Later fury turned to tears. Albert rested his head on the table and sobbed like a child. ‘All those afternoons when she knelt before me, the miserable creature, and told me the most wonderful stories! She told me her whole life story — omitting only the fact that she had cheated me in the past and was cheating me in the present. Didn’t I ask her a hundred times to tell me who she had loved before she met me? Confess, my angel, after all it’s over and done with. Whose head did you cradle in your arms, in whose ears did you whisper these same beautiful words? What other lovers have you regaled with stories of your childhood, your girlfriends and your acquaintances in these hours of pleasure? Who did you talk politics with? To whom did you confess your dreams or unburden your heart when you were depressed? With whom did you discuss your plans for a wonderful future, a quiet life, a little house on the riverbank or in a distant village or a city square with lots of good books, handsome powerful dogs, a pony for riding and an old friend to come visiting on spring evenings? Every time she answered that I was the first. She told me she had never said “I love you“ to anyone else …’

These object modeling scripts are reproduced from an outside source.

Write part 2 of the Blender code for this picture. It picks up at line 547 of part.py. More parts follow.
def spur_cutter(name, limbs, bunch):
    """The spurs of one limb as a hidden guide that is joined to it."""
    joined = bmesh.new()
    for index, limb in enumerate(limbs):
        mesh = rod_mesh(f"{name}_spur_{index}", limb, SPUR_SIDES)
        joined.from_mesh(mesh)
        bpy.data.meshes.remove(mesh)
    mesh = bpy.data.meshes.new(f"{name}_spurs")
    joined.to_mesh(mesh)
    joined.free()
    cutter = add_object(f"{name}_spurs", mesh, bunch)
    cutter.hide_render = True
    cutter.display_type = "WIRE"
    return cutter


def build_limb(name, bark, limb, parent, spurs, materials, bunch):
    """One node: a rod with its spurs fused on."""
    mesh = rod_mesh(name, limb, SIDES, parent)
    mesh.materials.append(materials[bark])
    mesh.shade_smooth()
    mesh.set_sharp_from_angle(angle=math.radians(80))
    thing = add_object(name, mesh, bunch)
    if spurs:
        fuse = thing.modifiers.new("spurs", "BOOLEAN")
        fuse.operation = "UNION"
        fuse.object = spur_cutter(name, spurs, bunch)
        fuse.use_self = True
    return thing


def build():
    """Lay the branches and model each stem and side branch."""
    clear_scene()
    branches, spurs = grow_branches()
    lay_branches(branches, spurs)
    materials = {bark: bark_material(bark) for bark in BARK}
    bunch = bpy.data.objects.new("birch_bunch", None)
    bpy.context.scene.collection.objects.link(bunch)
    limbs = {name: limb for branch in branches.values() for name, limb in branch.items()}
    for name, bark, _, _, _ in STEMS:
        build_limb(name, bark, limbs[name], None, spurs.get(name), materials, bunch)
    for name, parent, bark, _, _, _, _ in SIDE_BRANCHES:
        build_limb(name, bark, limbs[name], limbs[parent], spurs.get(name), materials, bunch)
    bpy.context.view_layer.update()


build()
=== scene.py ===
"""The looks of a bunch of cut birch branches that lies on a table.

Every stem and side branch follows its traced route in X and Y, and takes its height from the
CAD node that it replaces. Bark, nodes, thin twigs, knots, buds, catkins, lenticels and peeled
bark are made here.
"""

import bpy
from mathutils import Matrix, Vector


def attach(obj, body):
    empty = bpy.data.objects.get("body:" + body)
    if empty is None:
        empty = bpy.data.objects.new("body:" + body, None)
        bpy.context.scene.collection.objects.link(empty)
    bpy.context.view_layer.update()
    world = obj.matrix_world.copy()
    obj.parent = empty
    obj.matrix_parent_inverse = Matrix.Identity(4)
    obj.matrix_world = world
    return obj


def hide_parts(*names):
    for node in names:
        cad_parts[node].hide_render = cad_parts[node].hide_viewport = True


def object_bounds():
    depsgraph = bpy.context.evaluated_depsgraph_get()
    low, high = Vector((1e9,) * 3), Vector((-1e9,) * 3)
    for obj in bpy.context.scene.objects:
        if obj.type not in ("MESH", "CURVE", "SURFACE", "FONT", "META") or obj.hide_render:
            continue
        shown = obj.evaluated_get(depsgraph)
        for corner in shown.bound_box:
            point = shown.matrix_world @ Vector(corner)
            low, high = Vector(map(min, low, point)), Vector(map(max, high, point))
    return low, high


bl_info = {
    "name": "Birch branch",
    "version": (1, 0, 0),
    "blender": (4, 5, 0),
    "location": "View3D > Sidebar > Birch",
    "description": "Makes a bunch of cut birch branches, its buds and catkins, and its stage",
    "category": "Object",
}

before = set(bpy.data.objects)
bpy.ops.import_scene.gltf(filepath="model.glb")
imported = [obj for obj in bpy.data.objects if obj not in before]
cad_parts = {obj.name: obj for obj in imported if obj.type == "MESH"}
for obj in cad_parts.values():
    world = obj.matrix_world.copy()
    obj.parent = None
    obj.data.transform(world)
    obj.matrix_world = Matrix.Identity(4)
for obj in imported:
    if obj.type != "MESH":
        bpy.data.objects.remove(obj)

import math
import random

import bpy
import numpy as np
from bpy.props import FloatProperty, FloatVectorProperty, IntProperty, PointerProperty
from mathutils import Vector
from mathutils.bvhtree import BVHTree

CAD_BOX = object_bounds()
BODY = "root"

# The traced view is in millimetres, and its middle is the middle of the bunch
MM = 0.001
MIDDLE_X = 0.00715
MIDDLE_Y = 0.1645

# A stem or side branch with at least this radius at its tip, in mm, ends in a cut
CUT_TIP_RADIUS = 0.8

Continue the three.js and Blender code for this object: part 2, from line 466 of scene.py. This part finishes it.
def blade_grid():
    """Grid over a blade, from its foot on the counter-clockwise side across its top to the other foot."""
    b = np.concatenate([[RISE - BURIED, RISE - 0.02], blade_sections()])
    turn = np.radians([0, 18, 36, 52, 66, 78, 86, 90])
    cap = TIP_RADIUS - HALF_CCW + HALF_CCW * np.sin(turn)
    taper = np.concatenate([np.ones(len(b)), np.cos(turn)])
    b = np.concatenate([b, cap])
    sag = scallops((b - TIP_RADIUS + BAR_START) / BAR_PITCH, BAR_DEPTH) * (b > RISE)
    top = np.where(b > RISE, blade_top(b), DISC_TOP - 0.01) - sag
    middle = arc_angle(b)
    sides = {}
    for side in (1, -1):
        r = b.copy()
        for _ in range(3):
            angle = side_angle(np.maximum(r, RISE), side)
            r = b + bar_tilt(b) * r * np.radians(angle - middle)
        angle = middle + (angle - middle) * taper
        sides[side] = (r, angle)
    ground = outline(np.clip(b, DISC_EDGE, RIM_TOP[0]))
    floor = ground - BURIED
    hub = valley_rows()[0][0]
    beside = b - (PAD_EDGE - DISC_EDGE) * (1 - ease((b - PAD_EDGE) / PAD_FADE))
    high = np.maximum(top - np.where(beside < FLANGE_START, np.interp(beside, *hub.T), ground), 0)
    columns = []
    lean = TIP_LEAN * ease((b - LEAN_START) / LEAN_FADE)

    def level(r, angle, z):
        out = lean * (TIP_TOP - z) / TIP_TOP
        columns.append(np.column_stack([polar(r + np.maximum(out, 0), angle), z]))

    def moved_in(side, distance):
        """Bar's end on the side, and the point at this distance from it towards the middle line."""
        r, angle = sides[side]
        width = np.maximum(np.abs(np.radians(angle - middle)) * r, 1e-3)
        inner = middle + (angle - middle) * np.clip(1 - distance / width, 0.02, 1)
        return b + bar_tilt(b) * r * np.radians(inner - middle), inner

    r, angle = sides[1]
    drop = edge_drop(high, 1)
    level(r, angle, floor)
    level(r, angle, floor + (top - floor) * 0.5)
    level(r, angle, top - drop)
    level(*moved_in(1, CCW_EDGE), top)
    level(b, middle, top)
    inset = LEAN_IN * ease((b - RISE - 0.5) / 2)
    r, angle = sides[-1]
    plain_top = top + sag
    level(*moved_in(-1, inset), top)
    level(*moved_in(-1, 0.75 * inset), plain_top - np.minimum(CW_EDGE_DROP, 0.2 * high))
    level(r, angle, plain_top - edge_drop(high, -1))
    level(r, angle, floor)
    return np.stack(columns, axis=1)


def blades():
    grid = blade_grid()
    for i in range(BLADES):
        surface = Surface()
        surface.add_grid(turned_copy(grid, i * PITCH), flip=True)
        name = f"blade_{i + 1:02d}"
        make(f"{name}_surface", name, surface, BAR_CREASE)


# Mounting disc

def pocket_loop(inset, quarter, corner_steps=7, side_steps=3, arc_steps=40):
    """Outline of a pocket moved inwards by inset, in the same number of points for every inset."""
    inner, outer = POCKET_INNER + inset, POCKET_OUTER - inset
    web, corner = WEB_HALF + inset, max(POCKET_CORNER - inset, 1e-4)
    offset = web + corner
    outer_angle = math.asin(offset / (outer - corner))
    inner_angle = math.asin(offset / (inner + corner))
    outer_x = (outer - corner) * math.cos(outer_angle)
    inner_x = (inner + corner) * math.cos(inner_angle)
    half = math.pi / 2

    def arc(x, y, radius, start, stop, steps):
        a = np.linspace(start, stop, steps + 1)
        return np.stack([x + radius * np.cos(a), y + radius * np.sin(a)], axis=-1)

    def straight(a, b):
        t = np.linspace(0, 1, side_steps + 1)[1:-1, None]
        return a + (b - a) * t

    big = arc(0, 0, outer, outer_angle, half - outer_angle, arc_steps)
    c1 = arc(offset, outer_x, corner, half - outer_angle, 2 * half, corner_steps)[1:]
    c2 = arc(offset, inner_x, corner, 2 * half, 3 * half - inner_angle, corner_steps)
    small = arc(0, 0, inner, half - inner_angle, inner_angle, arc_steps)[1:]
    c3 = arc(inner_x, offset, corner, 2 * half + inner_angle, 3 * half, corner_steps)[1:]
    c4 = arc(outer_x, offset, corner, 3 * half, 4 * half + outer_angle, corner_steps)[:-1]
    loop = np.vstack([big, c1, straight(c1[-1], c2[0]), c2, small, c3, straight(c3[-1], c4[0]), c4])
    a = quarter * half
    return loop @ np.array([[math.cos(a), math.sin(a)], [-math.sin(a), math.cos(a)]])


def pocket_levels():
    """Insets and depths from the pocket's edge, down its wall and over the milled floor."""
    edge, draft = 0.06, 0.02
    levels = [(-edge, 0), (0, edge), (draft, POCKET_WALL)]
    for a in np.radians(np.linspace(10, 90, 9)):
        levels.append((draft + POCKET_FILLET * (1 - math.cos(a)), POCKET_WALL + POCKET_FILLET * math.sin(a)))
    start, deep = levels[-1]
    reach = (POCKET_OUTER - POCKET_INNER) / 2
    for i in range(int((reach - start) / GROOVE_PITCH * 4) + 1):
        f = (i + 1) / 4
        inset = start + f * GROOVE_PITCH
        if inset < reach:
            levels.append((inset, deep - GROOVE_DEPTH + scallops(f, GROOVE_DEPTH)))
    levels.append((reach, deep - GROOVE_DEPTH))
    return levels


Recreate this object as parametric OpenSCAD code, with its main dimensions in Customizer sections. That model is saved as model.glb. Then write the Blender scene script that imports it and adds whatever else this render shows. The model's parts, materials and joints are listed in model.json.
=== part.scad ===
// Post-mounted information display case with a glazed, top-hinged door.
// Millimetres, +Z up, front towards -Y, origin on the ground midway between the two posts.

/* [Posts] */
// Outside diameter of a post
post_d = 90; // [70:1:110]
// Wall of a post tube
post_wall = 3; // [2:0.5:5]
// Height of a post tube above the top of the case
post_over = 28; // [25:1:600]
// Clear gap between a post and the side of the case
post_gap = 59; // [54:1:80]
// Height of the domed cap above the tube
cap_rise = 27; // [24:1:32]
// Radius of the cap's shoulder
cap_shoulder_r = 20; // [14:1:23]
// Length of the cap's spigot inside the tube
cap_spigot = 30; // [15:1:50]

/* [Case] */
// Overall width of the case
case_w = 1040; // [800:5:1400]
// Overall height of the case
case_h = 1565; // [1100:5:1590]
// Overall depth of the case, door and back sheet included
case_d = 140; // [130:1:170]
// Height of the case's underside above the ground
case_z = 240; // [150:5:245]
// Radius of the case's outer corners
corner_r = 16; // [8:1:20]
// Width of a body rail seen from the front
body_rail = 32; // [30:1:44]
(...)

Sindbad stroked the unhappy young man’s hair. ‘Come along, Milord. It’s night. I know a friendly house nearby where the lady of the house is a wise old woman, an old sweetheart of mine, and so respectable you can tell her all your cares and woes. She has three young da
ughters of marriageable age. They usually make music in the evening and they sing and talk politics. Here you can forget your troubles a while, Milord. One of the daughters looks precisely as Mrs Boldogfalvi did in her youth.’
‘But what about her soul?’ sighed Albert.
‘As pure as a child’s!’
‘Mrs Boldogfalvi’s was far from pure, and it was just that I liked in her,’ Albert replied and pulled his wide-brimmed hat down over his tear-filled eyes. Then clutching Sindbad’s arm he left the dining room.
It was night: an owl sat on the dead sumach tree and the music had died away by the time a lone Sindbad ambled home down roads near the old church and in the light of the moon hiding behind the clouds The Bear resembled nothing so much as a chalet on a Swiss postcard.
‘Lord,’ thought Sindbad, ‘give me untroubled dreams and a quiet night. Stop my ears against words poured into it by women. Help me forget the scent of their hair, the strange lightning of their eyes, the taste of their hands and the moist kisses of their mouths. Lord, you who are wise, advise me when they are lying, which is always. Remind me that the truth is something they never tell. That they never do love. Lord, up there, far beyond the tower, think occasionally of me, a poor, foolish man, an admirer of women, who believes in their smiles, their kisses, their tickling and their blessed lies. Lord, let me be a flower in that garden where lonely women retreat in the knowledge that no one’s by. Let me be a lantern in the house of love where women mutter and babble and sigh the same old words. Let me be the handkerchief into which they weep their false tears. Lord, let me be just a gatepost ladies pass light-heartedly while clinging to the arms of their suitors. Lord protect me, never let me fall into the hands of women.’
Having said this, his hand firmly and sincerely clasped to his heart, he entered The Bear with quiet, thoughtful steps and went to bed.
Shortly after this, Sindbad travelled up to Pest and sought out Mrs Boldogfalvi.